Rows from a 3D modeling dataset

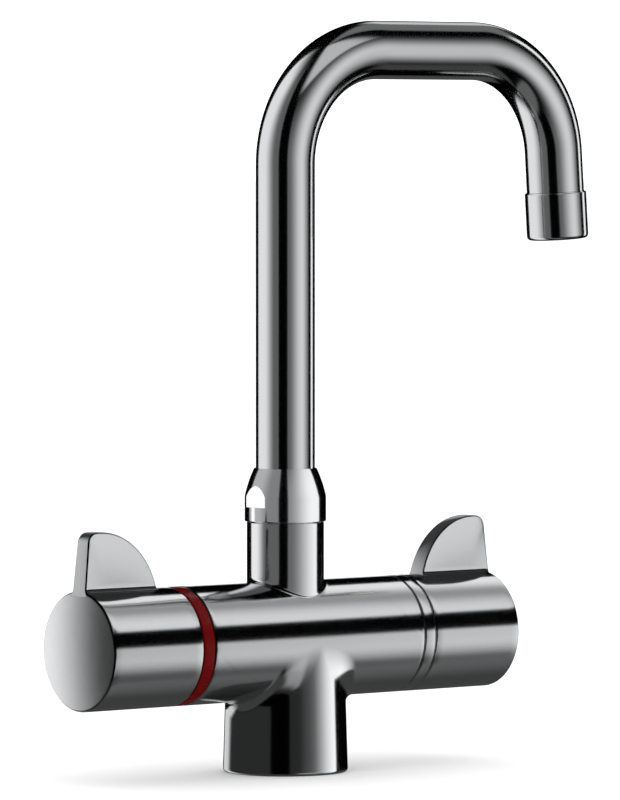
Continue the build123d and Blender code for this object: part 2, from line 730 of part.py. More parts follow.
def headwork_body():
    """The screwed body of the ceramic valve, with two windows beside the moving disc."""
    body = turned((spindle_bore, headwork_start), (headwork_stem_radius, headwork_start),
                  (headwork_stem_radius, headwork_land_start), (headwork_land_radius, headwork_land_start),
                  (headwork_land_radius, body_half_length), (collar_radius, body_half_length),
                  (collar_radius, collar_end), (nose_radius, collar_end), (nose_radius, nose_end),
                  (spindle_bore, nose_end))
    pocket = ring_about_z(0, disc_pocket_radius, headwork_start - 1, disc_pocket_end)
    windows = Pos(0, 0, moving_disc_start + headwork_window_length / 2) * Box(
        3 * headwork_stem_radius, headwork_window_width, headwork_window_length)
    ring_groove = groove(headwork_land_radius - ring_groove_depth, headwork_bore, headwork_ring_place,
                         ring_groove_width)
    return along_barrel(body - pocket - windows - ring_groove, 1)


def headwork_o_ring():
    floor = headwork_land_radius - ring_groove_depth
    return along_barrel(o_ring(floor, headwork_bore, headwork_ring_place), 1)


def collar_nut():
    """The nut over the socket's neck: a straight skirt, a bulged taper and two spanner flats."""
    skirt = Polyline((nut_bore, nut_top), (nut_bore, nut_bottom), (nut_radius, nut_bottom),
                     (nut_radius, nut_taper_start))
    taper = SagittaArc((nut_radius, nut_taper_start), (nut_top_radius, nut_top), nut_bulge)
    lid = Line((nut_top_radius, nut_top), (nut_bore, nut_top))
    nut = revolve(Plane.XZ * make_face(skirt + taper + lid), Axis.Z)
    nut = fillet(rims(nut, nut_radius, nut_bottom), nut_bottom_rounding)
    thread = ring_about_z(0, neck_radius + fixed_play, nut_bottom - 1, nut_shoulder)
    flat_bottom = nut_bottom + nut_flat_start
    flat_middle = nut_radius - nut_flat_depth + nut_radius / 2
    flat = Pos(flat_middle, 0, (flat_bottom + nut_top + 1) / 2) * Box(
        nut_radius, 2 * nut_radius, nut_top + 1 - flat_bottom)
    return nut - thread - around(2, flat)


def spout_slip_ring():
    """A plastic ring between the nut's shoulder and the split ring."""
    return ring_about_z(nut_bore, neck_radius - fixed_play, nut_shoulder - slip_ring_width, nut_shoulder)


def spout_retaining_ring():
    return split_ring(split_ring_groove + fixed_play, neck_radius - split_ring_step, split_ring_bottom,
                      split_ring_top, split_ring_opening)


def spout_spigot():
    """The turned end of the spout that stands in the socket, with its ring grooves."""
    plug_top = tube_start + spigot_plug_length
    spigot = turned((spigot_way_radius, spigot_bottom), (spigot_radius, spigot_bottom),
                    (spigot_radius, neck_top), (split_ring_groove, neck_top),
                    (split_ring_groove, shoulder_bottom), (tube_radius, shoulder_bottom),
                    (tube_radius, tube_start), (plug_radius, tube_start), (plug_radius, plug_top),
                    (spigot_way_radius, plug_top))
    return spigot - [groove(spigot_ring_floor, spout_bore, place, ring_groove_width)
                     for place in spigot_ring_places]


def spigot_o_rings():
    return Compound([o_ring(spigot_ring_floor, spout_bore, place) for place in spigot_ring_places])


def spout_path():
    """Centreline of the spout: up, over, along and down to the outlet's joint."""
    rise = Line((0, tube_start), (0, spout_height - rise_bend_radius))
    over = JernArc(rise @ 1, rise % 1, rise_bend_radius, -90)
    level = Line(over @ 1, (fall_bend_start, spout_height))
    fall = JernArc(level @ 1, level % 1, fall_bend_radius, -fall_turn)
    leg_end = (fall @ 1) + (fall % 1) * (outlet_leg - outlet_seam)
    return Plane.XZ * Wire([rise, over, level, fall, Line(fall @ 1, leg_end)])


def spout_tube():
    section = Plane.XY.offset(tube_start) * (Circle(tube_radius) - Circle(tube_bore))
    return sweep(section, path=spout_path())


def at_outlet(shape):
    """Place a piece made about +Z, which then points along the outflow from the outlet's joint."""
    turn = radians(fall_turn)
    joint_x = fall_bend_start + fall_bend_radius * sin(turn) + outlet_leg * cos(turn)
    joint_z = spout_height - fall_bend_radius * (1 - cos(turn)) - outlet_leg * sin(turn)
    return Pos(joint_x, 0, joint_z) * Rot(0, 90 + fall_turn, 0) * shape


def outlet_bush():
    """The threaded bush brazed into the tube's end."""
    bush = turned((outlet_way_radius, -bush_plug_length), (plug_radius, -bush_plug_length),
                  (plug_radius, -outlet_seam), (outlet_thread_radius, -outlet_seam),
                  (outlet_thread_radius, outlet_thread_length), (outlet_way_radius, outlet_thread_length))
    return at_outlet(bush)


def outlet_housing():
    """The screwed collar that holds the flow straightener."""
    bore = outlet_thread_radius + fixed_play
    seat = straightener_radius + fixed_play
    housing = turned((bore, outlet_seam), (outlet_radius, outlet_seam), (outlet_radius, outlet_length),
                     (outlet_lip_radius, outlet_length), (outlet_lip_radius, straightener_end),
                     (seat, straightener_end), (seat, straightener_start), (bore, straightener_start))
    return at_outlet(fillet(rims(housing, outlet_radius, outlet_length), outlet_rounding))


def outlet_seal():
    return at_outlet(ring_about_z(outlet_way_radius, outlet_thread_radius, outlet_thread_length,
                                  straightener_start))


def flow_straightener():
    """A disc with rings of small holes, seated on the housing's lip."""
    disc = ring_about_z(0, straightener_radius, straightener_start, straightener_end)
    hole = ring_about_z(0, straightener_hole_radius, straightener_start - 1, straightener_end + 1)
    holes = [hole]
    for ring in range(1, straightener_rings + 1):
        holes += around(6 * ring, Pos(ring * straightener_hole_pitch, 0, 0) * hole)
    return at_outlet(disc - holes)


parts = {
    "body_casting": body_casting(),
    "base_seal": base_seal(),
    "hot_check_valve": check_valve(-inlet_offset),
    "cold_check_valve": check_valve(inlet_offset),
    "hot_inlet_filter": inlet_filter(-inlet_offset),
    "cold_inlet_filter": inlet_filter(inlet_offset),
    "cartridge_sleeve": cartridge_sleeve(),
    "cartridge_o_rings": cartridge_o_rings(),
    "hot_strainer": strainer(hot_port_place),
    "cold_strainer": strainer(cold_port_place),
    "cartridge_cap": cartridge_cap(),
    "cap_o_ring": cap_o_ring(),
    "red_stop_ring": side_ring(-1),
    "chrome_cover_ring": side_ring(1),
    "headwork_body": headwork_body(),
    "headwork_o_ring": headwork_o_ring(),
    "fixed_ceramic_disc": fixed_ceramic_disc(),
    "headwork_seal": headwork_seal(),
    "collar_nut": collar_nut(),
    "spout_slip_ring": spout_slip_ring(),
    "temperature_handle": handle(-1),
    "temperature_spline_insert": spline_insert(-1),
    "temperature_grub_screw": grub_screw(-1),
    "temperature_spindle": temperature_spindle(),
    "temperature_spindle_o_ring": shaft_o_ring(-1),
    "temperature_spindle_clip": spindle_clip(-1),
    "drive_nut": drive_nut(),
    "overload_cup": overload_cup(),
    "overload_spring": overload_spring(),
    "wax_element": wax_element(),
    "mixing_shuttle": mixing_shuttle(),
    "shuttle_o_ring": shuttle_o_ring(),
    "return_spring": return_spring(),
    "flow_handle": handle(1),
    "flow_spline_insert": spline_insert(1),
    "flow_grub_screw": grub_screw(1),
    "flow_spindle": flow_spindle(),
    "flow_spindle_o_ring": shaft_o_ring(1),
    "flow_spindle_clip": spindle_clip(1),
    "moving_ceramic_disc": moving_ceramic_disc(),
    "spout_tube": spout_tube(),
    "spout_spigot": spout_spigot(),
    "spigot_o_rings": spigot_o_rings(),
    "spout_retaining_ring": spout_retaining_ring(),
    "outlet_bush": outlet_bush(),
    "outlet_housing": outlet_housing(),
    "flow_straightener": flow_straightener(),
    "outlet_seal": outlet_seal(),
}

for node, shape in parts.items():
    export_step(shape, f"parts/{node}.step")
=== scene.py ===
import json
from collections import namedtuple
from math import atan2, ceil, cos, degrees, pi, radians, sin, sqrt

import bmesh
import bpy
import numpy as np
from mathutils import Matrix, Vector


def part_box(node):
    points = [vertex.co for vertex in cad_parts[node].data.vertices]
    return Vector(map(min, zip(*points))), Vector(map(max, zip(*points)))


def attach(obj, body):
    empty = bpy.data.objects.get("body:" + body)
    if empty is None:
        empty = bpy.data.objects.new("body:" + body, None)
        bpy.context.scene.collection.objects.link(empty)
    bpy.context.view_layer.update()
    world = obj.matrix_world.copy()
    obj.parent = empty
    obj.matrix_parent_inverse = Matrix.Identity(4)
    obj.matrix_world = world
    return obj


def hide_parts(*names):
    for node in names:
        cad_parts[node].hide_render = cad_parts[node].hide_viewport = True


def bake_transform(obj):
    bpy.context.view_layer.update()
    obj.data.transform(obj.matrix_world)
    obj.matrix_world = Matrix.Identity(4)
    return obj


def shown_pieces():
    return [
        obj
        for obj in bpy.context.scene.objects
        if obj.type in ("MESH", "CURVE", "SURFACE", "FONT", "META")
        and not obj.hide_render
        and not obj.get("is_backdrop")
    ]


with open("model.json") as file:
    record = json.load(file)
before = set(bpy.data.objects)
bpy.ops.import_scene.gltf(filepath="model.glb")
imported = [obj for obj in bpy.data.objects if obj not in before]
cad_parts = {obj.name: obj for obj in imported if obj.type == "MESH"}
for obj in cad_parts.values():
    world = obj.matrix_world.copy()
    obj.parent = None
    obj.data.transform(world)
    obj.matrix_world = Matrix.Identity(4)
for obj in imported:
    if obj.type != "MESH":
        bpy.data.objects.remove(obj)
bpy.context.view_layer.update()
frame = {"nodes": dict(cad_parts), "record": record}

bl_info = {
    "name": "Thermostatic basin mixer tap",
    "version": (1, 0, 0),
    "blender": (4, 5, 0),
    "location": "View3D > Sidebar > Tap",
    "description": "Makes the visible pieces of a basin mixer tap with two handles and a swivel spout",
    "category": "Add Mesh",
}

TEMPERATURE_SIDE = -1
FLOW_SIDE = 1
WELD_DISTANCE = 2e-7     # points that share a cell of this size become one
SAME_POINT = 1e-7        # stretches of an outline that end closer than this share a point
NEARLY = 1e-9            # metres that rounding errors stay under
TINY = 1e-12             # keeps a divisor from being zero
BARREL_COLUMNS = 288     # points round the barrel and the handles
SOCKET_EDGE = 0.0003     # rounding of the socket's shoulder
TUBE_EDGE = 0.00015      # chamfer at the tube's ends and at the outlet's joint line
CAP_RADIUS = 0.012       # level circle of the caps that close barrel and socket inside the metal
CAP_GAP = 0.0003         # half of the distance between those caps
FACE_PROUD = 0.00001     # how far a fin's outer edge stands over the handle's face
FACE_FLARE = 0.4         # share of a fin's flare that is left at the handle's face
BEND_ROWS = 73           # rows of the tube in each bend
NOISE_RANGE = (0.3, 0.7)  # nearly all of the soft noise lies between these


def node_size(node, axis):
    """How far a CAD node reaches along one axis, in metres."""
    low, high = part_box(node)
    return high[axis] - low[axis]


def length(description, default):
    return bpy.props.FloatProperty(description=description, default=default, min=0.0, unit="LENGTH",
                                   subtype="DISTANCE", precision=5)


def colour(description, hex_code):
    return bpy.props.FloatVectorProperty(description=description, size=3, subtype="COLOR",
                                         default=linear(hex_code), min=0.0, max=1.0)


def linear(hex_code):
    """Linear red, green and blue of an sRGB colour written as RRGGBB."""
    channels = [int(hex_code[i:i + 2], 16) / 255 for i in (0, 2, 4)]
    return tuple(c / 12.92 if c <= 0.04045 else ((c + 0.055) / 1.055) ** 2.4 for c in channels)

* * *

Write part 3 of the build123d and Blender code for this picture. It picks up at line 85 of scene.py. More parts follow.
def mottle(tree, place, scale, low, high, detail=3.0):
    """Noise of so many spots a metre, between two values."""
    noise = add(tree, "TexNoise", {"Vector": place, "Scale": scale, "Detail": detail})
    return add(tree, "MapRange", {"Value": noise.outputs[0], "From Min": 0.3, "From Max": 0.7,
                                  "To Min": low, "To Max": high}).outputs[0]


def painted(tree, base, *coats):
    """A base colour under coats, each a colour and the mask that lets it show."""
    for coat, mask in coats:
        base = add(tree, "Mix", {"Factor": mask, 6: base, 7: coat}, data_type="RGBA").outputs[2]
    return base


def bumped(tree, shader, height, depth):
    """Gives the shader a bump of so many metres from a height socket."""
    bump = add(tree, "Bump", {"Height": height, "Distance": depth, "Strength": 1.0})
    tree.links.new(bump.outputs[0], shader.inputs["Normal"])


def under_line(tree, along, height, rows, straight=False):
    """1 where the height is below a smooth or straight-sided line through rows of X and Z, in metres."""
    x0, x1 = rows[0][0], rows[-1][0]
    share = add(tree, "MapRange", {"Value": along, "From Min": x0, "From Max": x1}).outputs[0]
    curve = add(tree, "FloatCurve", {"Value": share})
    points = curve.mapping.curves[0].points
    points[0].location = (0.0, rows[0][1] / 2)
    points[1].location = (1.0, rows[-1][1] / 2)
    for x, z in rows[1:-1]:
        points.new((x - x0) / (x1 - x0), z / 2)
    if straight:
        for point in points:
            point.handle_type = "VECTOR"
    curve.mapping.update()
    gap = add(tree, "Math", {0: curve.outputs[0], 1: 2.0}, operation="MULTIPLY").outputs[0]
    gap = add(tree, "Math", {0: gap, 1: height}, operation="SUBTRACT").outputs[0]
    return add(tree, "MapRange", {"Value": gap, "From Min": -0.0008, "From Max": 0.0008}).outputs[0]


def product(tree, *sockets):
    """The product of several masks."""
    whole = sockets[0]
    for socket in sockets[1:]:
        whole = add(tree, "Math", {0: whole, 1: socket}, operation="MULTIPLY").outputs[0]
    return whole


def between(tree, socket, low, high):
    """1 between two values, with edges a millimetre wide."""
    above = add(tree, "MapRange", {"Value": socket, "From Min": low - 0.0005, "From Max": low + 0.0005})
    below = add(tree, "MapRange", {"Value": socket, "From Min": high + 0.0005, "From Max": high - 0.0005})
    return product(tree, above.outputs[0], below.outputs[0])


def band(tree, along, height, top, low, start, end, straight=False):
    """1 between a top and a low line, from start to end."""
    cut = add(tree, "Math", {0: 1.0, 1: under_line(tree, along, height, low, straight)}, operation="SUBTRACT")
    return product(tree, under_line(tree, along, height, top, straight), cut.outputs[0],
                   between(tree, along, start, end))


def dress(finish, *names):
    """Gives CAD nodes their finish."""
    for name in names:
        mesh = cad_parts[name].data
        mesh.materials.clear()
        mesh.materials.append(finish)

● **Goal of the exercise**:
Exactly the lines from the line with "Continue the build123d" to the line with "headwork_bore, headwork_ring_place), 1)", both included, are to be extracted, and no others.

● **Solution to the problem**:
Continue the build123d and Blender code for this object: part 2, from line 730 of part.py. More parts follow.
def headwork_body():
    """The screwed body of the ceramic valve, with two windows beside the moving disc."""
    body = turned((spindle_bore, headwork_start), (headwork_stem_radius, headwork_start),
                  (headwork_stem_radius, headwork_land_start), (headwork_land_radius, headwork_land_start),
                  (headwork_land_radius, body_half_length), (collar_radius, body_half_length),
                  (collar_radius, collar_end), (nose_radius, collar_end), (nose_radius, nose_end),
                  (spindle_bore, nose_end))
    pocket = ring_about_z(0, disc_pocket_radius, headwork_start - 1, disc_pocket_end)
    windows = Pos(0, 0, moving_disc_start + headwork_window_length / 2) * Box(
        3 * headwork_stem_radius, headwork_window_width, headwork_window_length)
    ring_groove = groove(headwork_land_radius - ring_groove_depth, headwork_bore, headwork_ring_place,
                         ring_groove_width)
    return along_barrel(body - pocket - windows - ring_groove, 1)


def headwork_o_ring():
    floor = headwork_land_radius - ring_groove_depth
    return along_barrel(o_ring(floor, headwork_bore, headwork_ring_place), 1)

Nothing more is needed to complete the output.